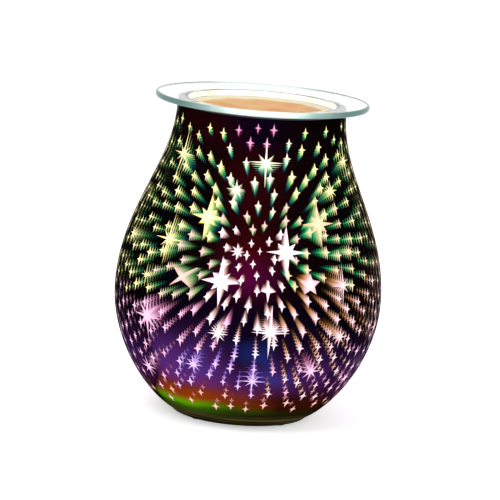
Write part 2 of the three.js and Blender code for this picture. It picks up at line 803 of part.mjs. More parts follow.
const lamp = new THREE.Group();
lamp.name = 'reflector_lamp';
model.add(lamp);
piece('lamp_cap', lampCap(), ceramic(), lamp);
piece('lamp_pin_live', lampPin(1), zincSteel(), lamp);
piece('lamp_pin_neutral', lampPin(-1), zincSteel(), lamp);
piece('lamp_reflector', reflector(), brightReflector(), lamp);
piece('lamp_capsule', capsule(), quartz(), lamp);
piece('lamp_lens', lens(), clearGlass(), lamp);

export default model;
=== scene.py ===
import math
import random

import bpy
import numpy as np
from mathutils import Matrix, Vector


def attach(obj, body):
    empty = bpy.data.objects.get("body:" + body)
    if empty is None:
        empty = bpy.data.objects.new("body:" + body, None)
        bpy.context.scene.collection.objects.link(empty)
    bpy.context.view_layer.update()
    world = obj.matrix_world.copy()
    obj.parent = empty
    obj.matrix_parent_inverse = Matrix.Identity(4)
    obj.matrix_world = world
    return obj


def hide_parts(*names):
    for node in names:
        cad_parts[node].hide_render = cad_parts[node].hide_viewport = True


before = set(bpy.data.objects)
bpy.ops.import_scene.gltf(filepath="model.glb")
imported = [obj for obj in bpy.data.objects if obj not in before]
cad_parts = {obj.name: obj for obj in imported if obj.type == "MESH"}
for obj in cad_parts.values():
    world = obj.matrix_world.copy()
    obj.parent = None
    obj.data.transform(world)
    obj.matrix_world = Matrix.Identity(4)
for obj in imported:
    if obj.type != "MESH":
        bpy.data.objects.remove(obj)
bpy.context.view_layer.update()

MM = 0.001

# Camera, worked out from the photograph: its roll, height, distance and lens
IMAGE_SIZE = 500
SENSOR = 36.0
LENS = 212.8
CAMERA_DISTANCE = 1.44
CAMERA_ELEVATION = math.radians(10.5)
CAMERA_ROLL = math.radians(4.4)
CAMERA_CLIP = (0.05, 20.0)
AIM_HEIGHT = 0.0707
AIM_PIXEL = (249.5, 270.7)

# Stage: what the white around gives as light and what is seen of it, the floor, and the lamps as
# name, place, size and power
SKY_LIGHT, SKY_SEEN = 0.62, 1.0
FLOOR_REACH = 4.0
FLOOR_SEEN = 0.5
LAMPS = (("key", (-0.7, -0.9, 1.3), 0.9, 12.0), ("fill", (1.0, -0.5, 0.9), 1.0, 6.0))
LAMPS_AIM = (0, 0, 0.08)

# The jar's outline in millimetres, as in the part's source
FOOT_RADIUS = 33.5
FOOT_ROUND = 1.05
FOOT_LEVEL = 1.0
FOOT_INNER = 31.1
FOOT_RISE = math.radians(24.8)
FOOT_REACH = 13.4
BELLY_RADIUS = 65.0
BELLY_LEVEL = 60.0
BELLY_REACH_DOWN = 27.8
BELLY_REACH_UP = 38.0
NECK_RADIUS = 40.85
NECK_REACH = 30.2
LIP_TOP = 151.9
LIP_ROUND = 1.1
WEB_UNDERSIDE = 4.5
WEB_TOP = 6.7
WEB_CORNER = 1.2
HOLE_RADIUS = 27.5
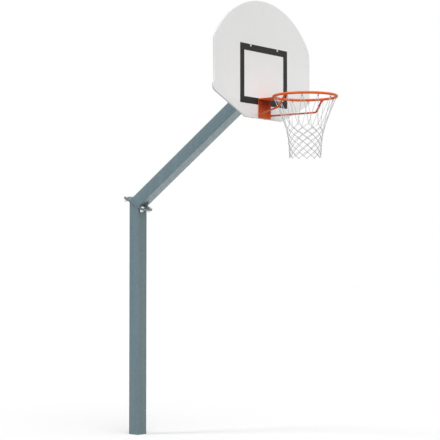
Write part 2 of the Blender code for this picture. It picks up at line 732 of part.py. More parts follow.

========

Exercise description =
Print the material verbatim, all of it.

Response to the exercise =
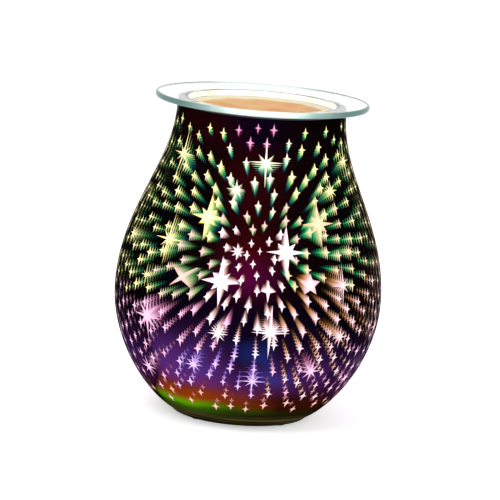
Write part 2 of the three.js and Blender code for this picture. It picks up at line 803 of part.mjs. More parts follow.
const lamp = new THREE.Group();
lamp.name = 'reflector_lamp';
model.add(lamp);
piece('lamp_cap', lampCap(), ceramic(), lamp);
piece('lamp_pin_live', lampPin(1), zincSteel(), lamp);
piece('lamp_pin_neutral', lampPin(-1), zincSteel(), lamp);
piece('lamp_reflector', reflector(), brightReflector(), lamp);
piece('lamp_capsule', capsule(), quartz(), lamp);
piece('lamp_lens', lens(), clearGlass(), lamp);

export default model;
=== scene.py ===
import math
import random

import bpy
import numpy as np
from mathutils import Matrix, Vector


def attach(obj, body):
    empty = bpy.data.objects.get("body:" + body)
    if empty is None:
        empty = bpy.data.objects.new("body:" + body, None)
        bpy.context.scene.collection.objects.link(empty)
    bpy.context.view_layer.update()
    world = obj.matrix_world.copy()
    obj.parent = empty
    obj.matrix_parent_inverse = Matrix.Identity(4)
    obj.matrix_world = world
    return obj


def hide_parts(*names):
    for node in names:
        cad_parts[node].hide_render = cad_parts[node].hide_viewport = True


before = set(bpy.data.objects)
bpy.ops.import_scene.gltf(filepath="model.glb")
imported = [obj for obj in bpy.data.objects if obj not in before]
cad_parts = {obj.name: obj for obj in imported if obj.type == "MESH"}
for obj in cad_parts.values():
    world = obj.matrix_world.copy()
    obj.parent = None
    obj.data.transform(world)
    obj.matrix_world = Matrix.Identity(4)
for obj in imported:
    if obj.type != "MESH":
        bpy.data.objects.remove(obj)
bpy.context.view_layer.update()

MM = 0.001

# Camera, worked out from the photograph: its roll, height, distance and lens
IMAGE_SIZE = 500
SENSOR = 36.0
LENS = 212.8
CAMERA_DISTANCE = 1.44
CAMERA_ELEVATION = math.radians(10.5)
CAMERA_ROLL = math.radians(4.4)
CAMERA_CLIP = (0.05, 20.0)
AIM_HEIGHT = 0.0707
AIM_PIXEL = (249.5, 270.7)

# Stage: what the white around gives as light and what is seen of it, the floor, and the lamps as
# name, place, size and power
SKY_LIGHT, SKY_SEEN = 0.62, 1.0
FLOOR_REACH = 4.0
FLOOR_SEEN = 0.5
LAMPS = (("key", (-0.7, -0.9, 1.3), 0.9, 12.0), ("fill", (1.0, -0.5, 0.9), 1.0, 6.0))
LAMPS_AIM = (0, 0, 0.08)

# The jar's outline in millimetres, as in the part's source
FOOT_RADIUS = 33.5
FOOT_ROUND = 1.05
FOOT_LEVEL = 1.0
FOOT_INNER = 31.1
FOOT_RISE = math.radians(24.8)
FOOT_REACH = 13.4
BELLY_RADIUS = 65.0
BELLY_LEVEL = 60.0
BELLY_REACH_DOWN = 27.8
BELLY_REACH_UP = 38.0
NECK_RADIUS = 40.85
NECK_REACH = 30.2
LIP_TOP = 151.9
LIP_ROUND = 1.1
WEB_UNDERSIDE = 4.5
WEB_TOP = 6.7
WEB_CORNER = 1.2
HOLE_RADIUS = 27.5
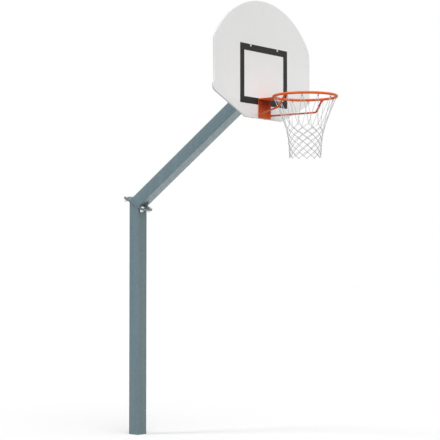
Write part 2 of the Blender code for this picture. It picks up at line 732 of part.py. More parts follow.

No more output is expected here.